What to produce =
Transcribe only part of the material below: the lines from the one containing "const coil = new THREE.Group();" through the one containing "before = set(bpy.data.objects)", inclusive, exactly as written.

........

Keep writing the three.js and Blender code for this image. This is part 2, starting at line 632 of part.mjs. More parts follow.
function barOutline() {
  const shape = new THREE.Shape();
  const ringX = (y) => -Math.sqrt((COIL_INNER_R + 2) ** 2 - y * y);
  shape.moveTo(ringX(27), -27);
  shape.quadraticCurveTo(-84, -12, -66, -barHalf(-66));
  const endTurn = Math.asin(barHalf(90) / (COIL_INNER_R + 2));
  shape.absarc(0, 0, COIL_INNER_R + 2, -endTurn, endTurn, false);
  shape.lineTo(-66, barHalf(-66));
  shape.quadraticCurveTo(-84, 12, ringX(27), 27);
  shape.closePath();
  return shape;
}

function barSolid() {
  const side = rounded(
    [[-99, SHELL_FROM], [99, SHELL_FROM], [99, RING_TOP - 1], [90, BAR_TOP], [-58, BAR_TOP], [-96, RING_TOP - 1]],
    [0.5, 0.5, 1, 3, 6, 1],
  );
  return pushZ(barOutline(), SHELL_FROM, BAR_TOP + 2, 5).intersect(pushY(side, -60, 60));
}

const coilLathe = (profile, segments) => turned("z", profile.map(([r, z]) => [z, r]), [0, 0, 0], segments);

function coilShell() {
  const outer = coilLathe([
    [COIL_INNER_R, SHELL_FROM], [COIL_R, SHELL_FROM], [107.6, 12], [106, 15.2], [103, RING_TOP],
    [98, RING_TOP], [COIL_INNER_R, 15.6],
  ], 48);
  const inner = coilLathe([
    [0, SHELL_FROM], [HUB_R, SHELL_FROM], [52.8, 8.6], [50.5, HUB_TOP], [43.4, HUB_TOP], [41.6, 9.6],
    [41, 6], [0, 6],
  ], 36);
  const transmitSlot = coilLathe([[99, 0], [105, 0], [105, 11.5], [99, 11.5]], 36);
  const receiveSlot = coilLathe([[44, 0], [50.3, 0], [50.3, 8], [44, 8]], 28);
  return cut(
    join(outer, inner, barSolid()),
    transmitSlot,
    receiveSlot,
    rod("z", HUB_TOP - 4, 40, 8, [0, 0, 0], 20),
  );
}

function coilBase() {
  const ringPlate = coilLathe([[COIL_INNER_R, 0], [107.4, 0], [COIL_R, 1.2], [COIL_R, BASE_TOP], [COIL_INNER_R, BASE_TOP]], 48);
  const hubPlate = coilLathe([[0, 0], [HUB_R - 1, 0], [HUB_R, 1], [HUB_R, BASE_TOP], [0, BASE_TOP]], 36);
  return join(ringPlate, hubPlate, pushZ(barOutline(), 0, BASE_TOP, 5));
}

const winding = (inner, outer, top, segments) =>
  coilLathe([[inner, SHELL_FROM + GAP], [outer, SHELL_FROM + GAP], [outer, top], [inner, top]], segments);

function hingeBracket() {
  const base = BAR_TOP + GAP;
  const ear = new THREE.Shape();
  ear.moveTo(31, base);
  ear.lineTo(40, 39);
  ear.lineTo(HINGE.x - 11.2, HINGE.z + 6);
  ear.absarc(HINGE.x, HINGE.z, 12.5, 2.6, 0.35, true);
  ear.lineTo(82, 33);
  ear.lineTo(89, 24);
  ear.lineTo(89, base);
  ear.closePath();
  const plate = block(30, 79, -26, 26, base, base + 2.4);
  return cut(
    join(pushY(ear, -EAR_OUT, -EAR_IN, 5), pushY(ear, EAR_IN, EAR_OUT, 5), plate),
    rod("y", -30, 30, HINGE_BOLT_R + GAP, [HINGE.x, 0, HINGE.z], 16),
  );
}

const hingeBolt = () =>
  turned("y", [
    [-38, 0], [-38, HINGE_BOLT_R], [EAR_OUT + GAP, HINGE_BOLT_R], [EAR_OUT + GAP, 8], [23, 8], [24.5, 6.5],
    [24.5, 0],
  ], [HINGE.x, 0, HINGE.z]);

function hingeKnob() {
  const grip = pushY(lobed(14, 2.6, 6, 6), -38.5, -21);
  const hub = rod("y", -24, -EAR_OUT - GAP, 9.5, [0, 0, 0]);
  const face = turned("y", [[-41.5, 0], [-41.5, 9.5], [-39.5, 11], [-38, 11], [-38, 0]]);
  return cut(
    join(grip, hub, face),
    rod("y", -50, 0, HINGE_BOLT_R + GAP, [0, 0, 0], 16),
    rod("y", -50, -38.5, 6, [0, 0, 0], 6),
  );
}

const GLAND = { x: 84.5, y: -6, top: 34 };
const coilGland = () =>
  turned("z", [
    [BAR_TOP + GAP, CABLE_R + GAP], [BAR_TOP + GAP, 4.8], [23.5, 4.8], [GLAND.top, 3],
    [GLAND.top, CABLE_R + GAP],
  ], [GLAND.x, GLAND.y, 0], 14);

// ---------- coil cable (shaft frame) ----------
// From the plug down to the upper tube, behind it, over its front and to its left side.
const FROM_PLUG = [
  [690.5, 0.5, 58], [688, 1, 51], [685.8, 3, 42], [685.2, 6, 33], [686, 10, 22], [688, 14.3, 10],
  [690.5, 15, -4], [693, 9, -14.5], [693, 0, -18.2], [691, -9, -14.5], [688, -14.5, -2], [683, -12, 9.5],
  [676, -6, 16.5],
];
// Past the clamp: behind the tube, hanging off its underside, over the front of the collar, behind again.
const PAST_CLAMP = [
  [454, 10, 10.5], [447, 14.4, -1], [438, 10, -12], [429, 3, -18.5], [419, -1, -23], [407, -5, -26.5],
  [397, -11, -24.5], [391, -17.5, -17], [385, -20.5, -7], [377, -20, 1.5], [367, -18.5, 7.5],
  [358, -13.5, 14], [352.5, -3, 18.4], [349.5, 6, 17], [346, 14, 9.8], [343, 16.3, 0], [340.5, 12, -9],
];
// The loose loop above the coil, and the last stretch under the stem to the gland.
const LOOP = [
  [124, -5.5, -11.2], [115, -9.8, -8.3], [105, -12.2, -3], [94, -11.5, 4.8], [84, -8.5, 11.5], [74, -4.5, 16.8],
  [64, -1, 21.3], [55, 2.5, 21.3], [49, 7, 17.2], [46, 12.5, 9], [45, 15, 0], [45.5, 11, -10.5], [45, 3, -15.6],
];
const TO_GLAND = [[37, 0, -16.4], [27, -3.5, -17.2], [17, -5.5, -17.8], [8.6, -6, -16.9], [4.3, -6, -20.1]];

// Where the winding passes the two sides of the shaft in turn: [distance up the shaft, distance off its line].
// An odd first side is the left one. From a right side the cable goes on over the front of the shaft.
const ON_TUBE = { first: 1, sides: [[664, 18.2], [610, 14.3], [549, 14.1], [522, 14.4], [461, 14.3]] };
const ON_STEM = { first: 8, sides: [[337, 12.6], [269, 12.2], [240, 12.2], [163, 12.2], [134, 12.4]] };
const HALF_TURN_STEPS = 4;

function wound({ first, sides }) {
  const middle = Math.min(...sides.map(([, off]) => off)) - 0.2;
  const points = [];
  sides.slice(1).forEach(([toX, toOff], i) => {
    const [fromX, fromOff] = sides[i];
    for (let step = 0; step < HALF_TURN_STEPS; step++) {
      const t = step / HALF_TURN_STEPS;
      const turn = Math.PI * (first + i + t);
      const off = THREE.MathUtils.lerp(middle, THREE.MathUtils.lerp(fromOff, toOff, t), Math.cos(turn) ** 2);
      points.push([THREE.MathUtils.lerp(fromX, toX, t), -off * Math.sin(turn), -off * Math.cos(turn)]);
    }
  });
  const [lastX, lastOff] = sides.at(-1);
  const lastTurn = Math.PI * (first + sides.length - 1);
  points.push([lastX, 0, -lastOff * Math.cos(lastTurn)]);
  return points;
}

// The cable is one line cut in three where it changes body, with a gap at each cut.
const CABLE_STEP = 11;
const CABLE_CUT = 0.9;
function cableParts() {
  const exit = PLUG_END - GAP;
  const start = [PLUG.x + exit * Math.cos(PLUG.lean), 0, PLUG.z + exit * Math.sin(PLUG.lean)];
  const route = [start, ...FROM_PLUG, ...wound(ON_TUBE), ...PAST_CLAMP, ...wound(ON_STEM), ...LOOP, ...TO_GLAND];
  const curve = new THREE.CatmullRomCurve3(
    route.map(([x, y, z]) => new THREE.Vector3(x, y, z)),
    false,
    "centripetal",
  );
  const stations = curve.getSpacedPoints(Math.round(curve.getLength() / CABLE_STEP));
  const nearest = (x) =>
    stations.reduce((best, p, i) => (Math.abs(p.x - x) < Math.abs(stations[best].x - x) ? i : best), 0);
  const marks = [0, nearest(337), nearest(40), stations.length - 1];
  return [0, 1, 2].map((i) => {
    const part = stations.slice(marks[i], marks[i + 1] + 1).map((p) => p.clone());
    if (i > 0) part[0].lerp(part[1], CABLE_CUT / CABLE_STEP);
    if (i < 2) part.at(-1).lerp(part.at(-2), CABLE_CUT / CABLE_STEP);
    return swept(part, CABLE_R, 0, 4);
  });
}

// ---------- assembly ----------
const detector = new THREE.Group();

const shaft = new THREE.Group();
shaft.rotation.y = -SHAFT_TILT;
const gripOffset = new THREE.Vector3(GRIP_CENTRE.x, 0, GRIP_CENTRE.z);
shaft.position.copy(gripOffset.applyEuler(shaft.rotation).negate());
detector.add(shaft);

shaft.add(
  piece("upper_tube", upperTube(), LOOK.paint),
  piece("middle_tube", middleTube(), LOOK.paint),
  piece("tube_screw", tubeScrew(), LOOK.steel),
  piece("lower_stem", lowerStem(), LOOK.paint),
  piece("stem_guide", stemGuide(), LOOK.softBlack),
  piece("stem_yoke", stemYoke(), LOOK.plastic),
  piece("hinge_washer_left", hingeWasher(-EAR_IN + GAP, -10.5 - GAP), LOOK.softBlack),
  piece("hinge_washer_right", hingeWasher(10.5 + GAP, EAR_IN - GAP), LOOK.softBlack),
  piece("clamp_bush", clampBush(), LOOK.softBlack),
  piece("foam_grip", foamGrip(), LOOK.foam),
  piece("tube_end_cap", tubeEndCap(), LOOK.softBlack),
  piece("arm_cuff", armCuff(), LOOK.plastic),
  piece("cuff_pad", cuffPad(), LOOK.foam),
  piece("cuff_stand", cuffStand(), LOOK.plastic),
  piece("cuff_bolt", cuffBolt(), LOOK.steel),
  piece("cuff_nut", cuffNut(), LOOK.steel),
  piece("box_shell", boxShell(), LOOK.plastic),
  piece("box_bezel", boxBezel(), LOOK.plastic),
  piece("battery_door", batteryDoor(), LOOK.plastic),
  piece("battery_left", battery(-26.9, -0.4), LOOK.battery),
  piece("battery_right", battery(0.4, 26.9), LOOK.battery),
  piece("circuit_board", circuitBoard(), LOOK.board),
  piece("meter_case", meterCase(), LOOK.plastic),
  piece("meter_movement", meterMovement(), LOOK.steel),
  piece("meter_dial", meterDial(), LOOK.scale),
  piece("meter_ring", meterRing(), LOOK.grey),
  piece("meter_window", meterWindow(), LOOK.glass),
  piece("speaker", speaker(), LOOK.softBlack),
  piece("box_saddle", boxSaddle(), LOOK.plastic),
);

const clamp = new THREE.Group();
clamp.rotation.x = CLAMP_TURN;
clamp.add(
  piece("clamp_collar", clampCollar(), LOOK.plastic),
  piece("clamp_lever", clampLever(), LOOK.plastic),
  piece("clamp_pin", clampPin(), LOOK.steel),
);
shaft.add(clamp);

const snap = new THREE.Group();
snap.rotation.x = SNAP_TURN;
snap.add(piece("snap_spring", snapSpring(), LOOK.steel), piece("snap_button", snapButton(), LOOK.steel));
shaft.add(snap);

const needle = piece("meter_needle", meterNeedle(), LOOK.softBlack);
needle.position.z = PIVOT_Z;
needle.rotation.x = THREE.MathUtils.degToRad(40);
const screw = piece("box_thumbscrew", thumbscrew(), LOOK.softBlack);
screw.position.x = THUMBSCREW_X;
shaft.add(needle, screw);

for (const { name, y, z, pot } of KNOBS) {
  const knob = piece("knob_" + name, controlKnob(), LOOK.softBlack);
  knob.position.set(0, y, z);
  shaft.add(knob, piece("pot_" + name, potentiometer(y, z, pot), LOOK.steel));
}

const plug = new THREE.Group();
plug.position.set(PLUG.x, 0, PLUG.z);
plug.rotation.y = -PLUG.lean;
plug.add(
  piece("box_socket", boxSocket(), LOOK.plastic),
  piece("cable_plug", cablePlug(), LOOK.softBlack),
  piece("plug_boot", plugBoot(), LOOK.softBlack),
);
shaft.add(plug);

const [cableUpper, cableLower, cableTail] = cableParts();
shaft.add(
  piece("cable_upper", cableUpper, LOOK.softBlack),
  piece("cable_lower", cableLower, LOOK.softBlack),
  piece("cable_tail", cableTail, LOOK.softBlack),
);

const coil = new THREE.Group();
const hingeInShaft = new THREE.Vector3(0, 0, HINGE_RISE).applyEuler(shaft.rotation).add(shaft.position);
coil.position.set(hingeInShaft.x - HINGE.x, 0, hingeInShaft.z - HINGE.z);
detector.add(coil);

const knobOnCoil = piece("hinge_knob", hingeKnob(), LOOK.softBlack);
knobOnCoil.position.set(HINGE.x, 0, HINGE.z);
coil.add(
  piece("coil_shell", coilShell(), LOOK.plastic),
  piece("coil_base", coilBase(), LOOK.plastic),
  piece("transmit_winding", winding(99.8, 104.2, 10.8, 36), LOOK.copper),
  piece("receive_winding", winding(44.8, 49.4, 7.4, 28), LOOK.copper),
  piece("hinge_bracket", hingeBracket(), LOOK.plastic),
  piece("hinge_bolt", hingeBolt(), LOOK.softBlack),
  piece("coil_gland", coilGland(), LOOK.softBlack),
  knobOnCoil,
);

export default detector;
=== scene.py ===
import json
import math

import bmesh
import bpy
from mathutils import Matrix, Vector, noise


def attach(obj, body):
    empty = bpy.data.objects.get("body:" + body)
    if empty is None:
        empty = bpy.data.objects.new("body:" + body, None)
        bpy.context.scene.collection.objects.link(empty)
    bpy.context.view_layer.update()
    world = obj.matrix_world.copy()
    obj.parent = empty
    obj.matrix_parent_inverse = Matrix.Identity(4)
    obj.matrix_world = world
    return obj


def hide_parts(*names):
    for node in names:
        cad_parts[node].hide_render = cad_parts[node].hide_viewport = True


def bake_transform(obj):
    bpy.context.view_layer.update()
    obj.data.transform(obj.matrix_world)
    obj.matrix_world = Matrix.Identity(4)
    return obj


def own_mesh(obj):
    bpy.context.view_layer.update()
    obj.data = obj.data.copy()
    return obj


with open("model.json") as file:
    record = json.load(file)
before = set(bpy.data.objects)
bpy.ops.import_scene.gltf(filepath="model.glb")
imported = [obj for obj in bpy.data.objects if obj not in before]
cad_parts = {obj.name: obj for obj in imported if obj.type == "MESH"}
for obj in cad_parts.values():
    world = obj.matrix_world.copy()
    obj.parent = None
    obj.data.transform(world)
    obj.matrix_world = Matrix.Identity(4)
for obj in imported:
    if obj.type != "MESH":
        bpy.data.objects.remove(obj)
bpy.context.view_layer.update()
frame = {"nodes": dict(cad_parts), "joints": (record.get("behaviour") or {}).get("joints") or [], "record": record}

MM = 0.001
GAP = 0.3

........

Result of this task =
const coil = new THREE.Group();
const hingeInShaft = new THREE.Vector3(0, 0, HINGE_RISE).applyEuler(shaft.rotation).add(shaft.position);
coil.position.set(hingeInShaft.x - HINGE.x, 0, hingeInShaft.z - HINGE.z);
detector.add(coil);

const knobOnCoil = piece("hinge_knob", hingeKnob(), LOOK.softBlack);
knobOnCoil.position.set(HINGE.x, 0, HINGE.z);
coil.add(
  piece("coil_shell", coilShell(), LOOK.plastic),
  piece("coil_base", coilBase(), LOOK.plastic),
  piece("transmit_winding", winding(99.8, 104.2, 10.8, 36), LOOK.copper),
  piece("receive_winding", winding(44.8, 49.4, 7.4, 28), LOOK.copper),
  piece("hinge_bracket", hingeBracket(), LOOK.plastic),
  piece("hinge_bolt", hingeBolt(), LOOK.softBlack),
  piece("coil_gland", coilGland(), LOOK.softBlack),
  knobOnCoil,
);

export default detector;
=== scene.py ===
import json
import math

import bmesh
import bpy
from mathutils import Matrix, Vector, noise


def attach(obj, body):
    empty = bpy.data.objects.get("body:" + body)
    if empty is None:
        empty = bpy.data.objects.new("body:" + body, None)
        bpy.context.scene.collection.objects.link(empty)
    bpy.context.view_layer.update()
    world = obj.matrix_world.copy()
    obj.parent = empty
    obj.matrix_parent_inverse = Matrix.Identity(4)
    obj.matrix_world = world
    return obj


def hide_parts(*names):
    for node in names:
        cad_parts[node].hide_render = cad_parts[node].hide_viewport = True


def bake_transform(obj):
    bpy.context.view_layer.update()
    obj.data.transform(obj.matrix_world)
    obj.matrix_world = Matrix.Identity(4)
    return obj


def own_mesh(obj):
    bpy.context.view_layer.update()
    obj.data = obj.data.copy()
    return obj


with open("model.json") as file:
    record = json.load(file)
before = set(bpy.data.objects)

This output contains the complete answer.